Inspired by the Royal Shakespeare Company’s visit to Ann Arbor last March, four students formed the Edinburgh Project. The group aimed to perform a play locally and then take the production to Scotland for the festival. That effort resulted in “The Last Night of Ballyhoo,” said Megan Marod, a RC sophomore who directs the play and is a member of the Edinburgh Project’ along with two of the play’s actresses, Molly Daunt and Sara Grady.

“It’s great to see that this thing we’ve been talking about for a year is actually happening,” Marod said.

The crew chose the play for its focus on a little-known aspect of American history that they wanted to share with a European audience. Playwright Alfred Uhry’s show examines the life of a Jewish family in Atlanta on the eve of World War II and the premiere of the classic film, “Gone with the Wind.”

In this, “The Last Night of Ballyhoo” shares common elements with the April Department of Musical Theater show, “Parade.” Uhry also wrote that script about the lives of Jews in the American South.

“Ballyhoo” tells “a story dealing with being Jewish in this time period and also coming of age and the dynamics of this particular family,” said Ian Burkow, a LSA junior who plays Adolph, a member of the family’s older generation.

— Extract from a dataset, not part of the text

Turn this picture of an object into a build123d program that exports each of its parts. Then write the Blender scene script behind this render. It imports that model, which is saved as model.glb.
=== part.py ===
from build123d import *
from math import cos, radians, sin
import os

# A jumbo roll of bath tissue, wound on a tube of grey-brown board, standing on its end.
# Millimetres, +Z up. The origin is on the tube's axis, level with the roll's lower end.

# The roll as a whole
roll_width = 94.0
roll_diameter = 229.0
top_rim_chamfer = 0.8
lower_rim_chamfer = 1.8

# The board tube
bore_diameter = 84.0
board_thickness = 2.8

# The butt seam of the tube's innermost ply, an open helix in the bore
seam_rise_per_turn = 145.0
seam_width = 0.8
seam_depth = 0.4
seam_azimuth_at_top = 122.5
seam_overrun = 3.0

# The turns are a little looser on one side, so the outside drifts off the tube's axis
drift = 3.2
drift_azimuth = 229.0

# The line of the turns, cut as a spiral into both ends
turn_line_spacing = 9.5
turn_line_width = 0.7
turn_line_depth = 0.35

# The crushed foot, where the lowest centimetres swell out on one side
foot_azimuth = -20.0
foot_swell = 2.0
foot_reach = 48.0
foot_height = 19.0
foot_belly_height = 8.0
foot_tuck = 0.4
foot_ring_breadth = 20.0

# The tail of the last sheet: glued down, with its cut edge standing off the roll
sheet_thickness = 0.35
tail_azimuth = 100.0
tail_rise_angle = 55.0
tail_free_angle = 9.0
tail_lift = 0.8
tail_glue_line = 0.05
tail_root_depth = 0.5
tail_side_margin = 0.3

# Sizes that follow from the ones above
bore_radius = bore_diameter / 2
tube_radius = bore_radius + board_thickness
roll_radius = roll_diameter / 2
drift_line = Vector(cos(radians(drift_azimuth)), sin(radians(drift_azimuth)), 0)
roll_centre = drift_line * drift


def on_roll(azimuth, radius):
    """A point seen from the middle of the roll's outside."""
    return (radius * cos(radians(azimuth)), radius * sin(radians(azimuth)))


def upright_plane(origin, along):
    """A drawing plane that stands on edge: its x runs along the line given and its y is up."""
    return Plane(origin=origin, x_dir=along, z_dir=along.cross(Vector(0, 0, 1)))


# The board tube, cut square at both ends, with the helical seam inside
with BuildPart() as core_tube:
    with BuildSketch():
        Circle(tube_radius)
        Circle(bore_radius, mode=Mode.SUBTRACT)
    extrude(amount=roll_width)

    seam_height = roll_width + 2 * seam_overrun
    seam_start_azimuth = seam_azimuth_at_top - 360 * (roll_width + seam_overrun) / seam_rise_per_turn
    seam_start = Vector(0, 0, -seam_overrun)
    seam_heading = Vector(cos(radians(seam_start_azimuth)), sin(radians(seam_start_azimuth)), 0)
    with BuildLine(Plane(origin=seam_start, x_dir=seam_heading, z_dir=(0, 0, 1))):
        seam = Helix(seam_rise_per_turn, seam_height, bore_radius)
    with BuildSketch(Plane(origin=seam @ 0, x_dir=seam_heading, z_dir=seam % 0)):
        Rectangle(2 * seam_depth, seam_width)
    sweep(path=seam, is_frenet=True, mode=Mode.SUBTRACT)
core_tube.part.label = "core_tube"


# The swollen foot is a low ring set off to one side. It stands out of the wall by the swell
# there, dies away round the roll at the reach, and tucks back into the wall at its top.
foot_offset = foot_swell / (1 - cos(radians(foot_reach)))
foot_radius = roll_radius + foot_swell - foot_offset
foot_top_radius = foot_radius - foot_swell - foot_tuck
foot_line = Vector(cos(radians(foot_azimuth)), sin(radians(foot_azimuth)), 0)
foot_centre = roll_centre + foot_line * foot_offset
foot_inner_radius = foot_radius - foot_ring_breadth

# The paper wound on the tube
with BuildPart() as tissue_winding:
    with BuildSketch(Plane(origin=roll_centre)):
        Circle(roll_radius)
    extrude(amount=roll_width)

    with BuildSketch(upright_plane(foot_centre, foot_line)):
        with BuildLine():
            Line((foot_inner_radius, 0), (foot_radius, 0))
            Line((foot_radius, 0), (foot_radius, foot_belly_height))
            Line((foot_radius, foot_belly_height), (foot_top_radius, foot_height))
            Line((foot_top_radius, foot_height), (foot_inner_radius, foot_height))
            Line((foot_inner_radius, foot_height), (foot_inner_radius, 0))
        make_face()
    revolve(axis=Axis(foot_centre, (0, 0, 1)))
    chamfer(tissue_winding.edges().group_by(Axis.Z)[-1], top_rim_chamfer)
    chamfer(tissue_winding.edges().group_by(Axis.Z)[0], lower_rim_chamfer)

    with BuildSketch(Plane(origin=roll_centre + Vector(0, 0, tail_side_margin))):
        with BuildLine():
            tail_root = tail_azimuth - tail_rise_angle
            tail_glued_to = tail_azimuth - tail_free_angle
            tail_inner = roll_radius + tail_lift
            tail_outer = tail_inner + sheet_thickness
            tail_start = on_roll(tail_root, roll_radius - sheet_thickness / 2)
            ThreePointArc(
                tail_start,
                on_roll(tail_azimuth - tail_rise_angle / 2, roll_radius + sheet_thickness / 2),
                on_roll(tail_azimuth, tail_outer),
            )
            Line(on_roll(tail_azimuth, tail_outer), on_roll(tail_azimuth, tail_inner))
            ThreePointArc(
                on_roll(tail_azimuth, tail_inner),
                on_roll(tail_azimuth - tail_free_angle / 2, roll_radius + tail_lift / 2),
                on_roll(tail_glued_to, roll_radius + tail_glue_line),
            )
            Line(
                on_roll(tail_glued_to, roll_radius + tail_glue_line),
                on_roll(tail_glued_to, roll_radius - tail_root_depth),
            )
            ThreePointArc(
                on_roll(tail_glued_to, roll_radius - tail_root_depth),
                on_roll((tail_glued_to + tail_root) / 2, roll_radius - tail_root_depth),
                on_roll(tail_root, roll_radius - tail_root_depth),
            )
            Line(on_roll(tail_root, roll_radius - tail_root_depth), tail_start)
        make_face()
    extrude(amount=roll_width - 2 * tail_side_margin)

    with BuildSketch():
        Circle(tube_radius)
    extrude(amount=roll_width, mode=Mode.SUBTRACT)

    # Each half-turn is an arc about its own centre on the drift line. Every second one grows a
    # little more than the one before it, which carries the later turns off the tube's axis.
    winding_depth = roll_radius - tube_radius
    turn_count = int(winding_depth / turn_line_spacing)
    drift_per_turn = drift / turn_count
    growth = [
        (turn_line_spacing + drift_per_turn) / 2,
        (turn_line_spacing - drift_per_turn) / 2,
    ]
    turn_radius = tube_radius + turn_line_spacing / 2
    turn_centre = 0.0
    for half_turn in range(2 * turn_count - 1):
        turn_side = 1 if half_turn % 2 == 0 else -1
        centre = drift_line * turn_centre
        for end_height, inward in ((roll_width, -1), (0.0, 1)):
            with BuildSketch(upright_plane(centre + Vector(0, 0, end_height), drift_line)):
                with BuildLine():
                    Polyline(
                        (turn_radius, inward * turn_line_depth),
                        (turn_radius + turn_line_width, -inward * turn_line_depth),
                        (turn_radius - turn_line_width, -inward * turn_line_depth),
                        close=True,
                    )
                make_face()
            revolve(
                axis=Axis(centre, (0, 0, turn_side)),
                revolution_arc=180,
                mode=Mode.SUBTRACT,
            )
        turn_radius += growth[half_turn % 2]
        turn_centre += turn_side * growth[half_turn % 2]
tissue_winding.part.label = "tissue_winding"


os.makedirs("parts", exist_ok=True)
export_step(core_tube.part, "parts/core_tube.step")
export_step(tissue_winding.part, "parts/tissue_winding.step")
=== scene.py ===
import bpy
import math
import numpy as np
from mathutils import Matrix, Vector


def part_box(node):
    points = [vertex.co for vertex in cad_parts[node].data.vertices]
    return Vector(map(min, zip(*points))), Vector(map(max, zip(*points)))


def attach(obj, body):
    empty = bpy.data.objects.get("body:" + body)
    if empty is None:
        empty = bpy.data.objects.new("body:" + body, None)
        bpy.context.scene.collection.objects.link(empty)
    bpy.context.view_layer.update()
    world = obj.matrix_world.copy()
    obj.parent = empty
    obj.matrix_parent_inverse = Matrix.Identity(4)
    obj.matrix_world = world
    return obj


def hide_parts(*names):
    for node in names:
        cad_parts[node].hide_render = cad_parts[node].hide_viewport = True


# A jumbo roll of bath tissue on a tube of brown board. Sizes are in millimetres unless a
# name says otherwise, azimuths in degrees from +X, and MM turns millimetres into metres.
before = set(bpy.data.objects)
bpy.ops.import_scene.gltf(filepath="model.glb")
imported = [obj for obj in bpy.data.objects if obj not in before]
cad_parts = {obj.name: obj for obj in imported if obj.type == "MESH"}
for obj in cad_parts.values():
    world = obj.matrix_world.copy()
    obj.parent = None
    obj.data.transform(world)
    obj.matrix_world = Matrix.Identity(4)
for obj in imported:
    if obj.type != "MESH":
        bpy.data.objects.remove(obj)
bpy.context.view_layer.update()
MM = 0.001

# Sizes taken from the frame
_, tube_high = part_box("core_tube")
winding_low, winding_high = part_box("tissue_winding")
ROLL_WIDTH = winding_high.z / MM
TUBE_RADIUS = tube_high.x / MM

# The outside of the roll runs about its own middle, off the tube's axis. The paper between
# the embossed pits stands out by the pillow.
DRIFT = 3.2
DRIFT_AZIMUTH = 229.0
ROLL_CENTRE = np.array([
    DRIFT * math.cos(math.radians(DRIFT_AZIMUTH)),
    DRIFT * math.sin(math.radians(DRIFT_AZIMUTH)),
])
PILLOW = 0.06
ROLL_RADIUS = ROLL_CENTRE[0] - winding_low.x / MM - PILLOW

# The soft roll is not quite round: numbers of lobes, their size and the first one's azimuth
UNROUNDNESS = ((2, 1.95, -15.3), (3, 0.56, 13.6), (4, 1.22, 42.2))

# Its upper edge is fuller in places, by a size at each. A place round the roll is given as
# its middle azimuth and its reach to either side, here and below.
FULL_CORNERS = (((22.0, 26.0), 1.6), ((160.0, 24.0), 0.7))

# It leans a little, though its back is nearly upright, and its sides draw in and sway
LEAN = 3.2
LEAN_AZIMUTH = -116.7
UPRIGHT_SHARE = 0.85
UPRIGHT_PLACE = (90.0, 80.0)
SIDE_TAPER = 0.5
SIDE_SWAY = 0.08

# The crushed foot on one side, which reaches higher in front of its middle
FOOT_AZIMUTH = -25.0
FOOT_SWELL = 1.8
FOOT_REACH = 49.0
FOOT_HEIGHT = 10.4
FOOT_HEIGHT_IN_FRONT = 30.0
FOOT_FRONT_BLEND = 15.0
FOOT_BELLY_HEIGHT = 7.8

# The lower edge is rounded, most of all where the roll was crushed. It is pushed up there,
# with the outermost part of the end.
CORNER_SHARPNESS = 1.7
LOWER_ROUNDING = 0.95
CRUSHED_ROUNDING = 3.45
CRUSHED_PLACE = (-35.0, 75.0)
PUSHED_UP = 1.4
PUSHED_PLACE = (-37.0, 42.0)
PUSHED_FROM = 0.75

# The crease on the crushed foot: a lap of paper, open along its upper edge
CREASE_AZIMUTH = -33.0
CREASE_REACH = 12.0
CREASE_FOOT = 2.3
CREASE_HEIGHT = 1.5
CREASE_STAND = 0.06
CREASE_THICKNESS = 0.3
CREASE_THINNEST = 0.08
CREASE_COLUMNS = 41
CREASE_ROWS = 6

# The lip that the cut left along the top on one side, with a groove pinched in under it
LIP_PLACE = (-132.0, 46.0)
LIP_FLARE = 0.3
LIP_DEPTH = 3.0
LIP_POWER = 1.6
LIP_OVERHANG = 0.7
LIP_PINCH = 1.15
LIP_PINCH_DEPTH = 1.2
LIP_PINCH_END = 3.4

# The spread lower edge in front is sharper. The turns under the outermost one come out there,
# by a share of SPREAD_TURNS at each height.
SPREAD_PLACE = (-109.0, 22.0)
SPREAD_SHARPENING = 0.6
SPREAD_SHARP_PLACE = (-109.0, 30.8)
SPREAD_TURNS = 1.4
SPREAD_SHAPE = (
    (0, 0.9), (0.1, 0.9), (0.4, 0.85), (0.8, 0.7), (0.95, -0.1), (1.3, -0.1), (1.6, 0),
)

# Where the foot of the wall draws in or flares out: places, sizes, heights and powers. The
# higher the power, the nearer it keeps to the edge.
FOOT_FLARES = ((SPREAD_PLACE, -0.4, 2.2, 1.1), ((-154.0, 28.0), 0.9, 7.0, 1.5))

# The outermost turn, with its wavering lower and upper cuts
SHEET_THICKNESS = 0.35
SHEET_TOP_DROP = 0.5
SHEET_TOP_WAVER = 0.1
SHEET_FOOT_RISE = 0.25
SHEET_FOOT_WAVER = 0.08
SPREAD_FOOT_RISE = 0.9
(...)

Between Adolph, his nieces Sunny and Lala, his sister Boo and his sister-in-law Reba, the play contains a cast of characters with whom everyone can identify, said Grady, an Engineering sophomore who plays Boo. “It’s like you’re walking into this family, and you really feel apart of it,” she said.

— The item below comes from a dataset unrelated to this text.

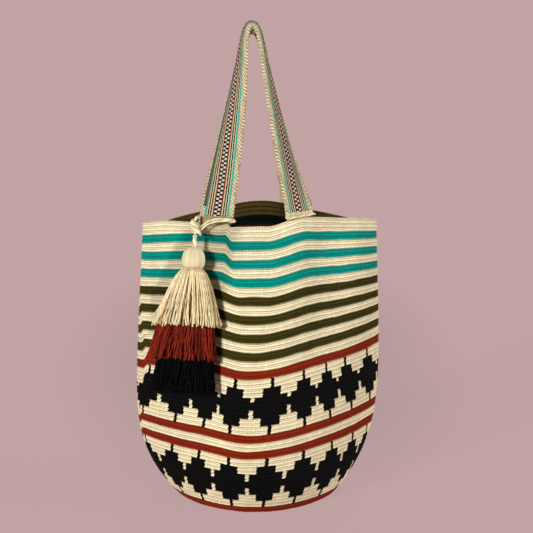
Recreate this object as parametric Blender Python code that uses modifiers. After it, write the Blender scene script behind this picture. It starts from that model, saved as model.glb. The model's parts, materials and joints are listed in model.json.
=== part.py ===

All the actors make special efforts to get into character. For example, Grady keeps a journal to help her prepare for her role as Boo. “I made a diary for my character, and I write in it as her,” Grady said. “It puts me in the right mindset to think it out, being her instead of acting like her.”

The East Quad Auditorium increases the effectiveness of the performances, said Daunt, an LSA junior who portrays Lala. Daunt believes the stage allows the audience to feel closer to the small, seven-person cast and the action as it unfolds on stage. “It’s a really intimate space, so it’s all pretty real,” she said.

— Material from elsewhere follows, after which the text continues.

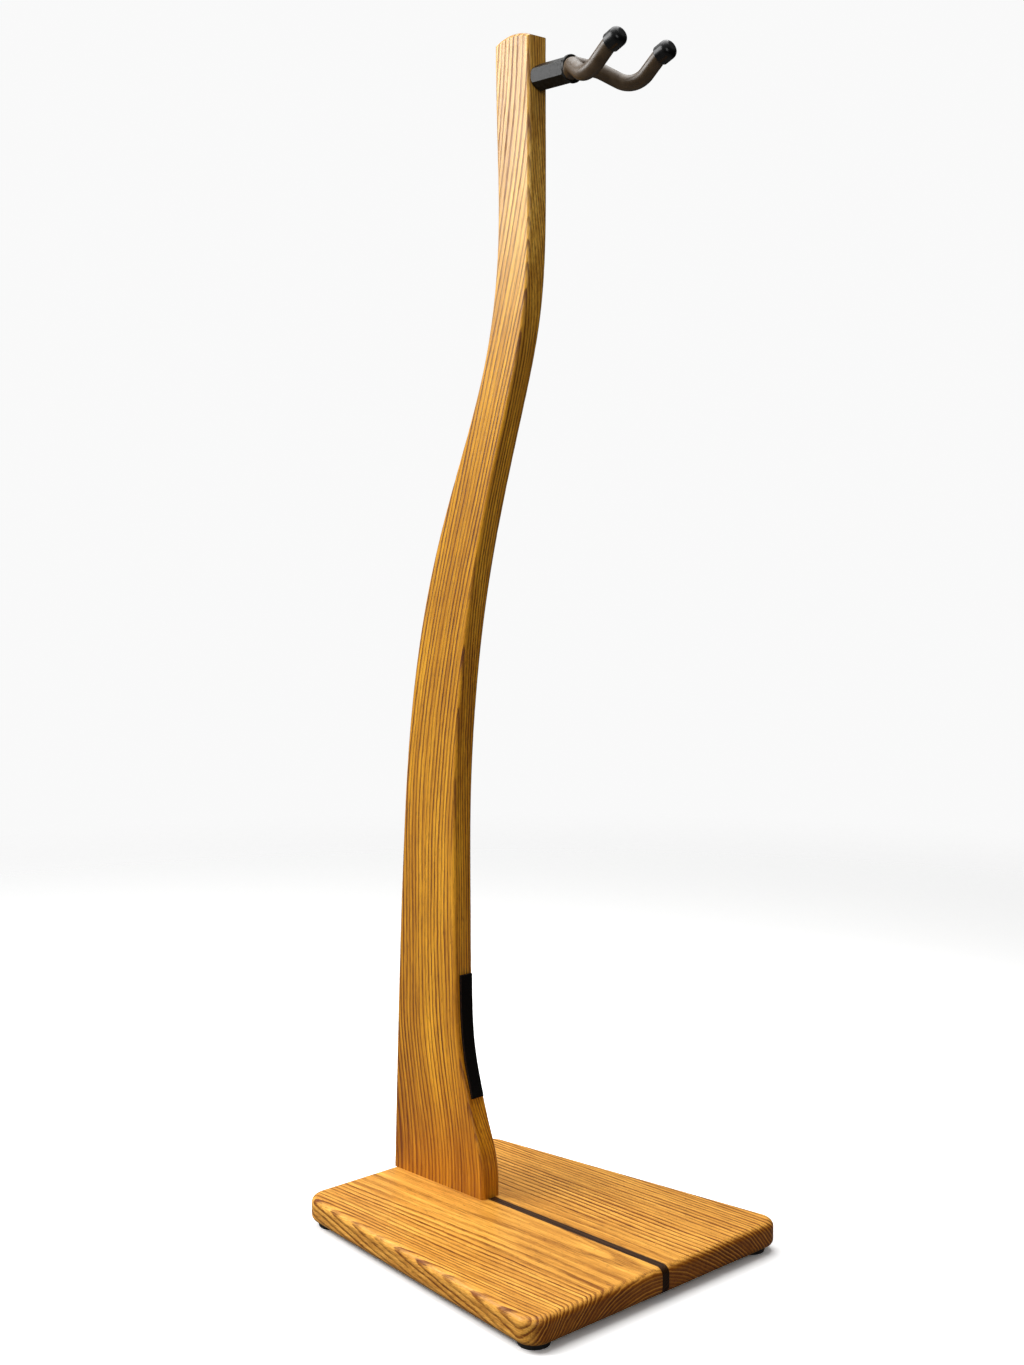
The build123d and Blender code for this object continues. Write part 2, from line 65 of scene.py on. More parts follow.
class Graph:
    """Builds one material's node graph; its methods return the socket that holds their result."""

    def __init__(self, name):
        self.material = bpy.data.materials.new(name)
        self.material.use_nodes = True
        self.tree = self.material.node_tree
        self.shader = self.tree.nodes["Principled BSDF"]
        self.position = self.tree.nodes.new("ShaderNodeTexCoord").outputs["Object"]

    def node(self, kind, **settings):
        made = self.tree.nodes.new(kind)
        for key, value in settings.items():
            setattr(made, key, value)
        return made

    def put(self, socket, value):
        """Link another socket's value in, or set a plain one."""
        if isinstance(value, bpy.types.NodeSocket):
            self.tree.links.new(value, socket)
        else:
            socket.default_value = value

    def math(self, operation, *values, clamp=False):
        made = self.node("ShaderNodeMath", operation=operation, use_clamp=clamp)
        for socket, value in zip(made.inputs, values):
            self.put(socket, value)
        return made.outputs[0]

    def vector(self, operation, *values):
        made = self.node("ShaderNodeVectorMath", operation=operation)
        for socket, value in zip(made.inputs, values):
            self.put(socket, value)
        return made.outputs["Value" if operation in ("LENGTH", "DOT_PRODUCT") else "Vector"]

    def millimetres(self):
        """The place on the object, in millimetres."""
        made = self.node("ShaderNodeVectorMath", operation="SCALE")
        self.put(made.inputs[0], self.position)
        made.inputs["Scale"].default_value = 1 / MM
        return made.outputs["Vector"]

    def split(self, vector):
        made = self.node("ShaderNodeSeparateXYZ")
        self.put(made.inputs[0], vector)
        return tuple(made.outputs)

    def join(self, x, y, z):
        made = self.node("ShaderNodeCombineXYZ")
        for socket, value in zip(made.inputs, (x, y, z)):
            self.put(socket, value)
        return made.outputs[0]

    def noise(self, vector, scale=1.0, detail=2.0, roughness=0.5):
        made = self.node("ShaderNodeTexNoise")
        self.put(made.inputs["Vector"], vector)
        self.put(made.inputs["Scale"], scale)
        self.put(made.inputs["Detail"], detail)
        self.put(made.inputs["Roughness"], roughness)
        return made.outputs["Fac"]

    def ramp(self, value, window, results=(0.0, 1.0)):
        """A smooth step: the first result below the window, the second above it."""
        made = self.node("ShaderNodeMapRange", interpolation_type="SMOOTHSTEP")
        for socket, number in zip(made.inputs, (value, *window, *results)):
            self.put(socket, number)
        return made.outputs["Result"]

    def mix(self, factor, first, second, blend="MIX"):
        made = self.node("ShaderNodeMix", data_type="RGBA", blend_type=blend)
        self.put(made.inputs["Factor"], factor)
        for place, color in zip(MIX_COLOR_INPUTS, (first, second)):
            self.put(made.inputs[place], color)
        return made.outputs[MIX_COLOR_RESULT]

    def bump(self, height, distance, strength):
        made = self.node("ShaderNodeBump")
        made.inputs["Strength"].default_value = strength
        made.inputs["Distance"].default_value = distance
        self.put(made.inputs["Height"], height)
        self.put(self.shader.inputs["Normal"], made.outputs["Normal"])

    def finish(self, color, roughness, **sockets):
        """Fill the shader's sockets and hand over the material."""
        self.put(self.shader.inputs["Base Color"], color)
        self.put(self.shader.inputs["Roughness"], roughness)
        for name, value in sockets.items():
            self.put(self.shader.inputs[name.replace("_", " ")], value)
        return self.material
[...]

While the cast and crew rehearse the play for the East Quad Auditorium stage, they are simultaneously preparing for traveling to Scotland and raising money for the trip. Marod said one fundraising event will consist of hosting an auction prior to one of the performances.

But for the time being, the actors are concentrating on their upcoming performances of “Ballyhoo.” “I’m sure come August I’ll be very excited, but right now I just want to focus on making this performance the best it can be,” Daunt said.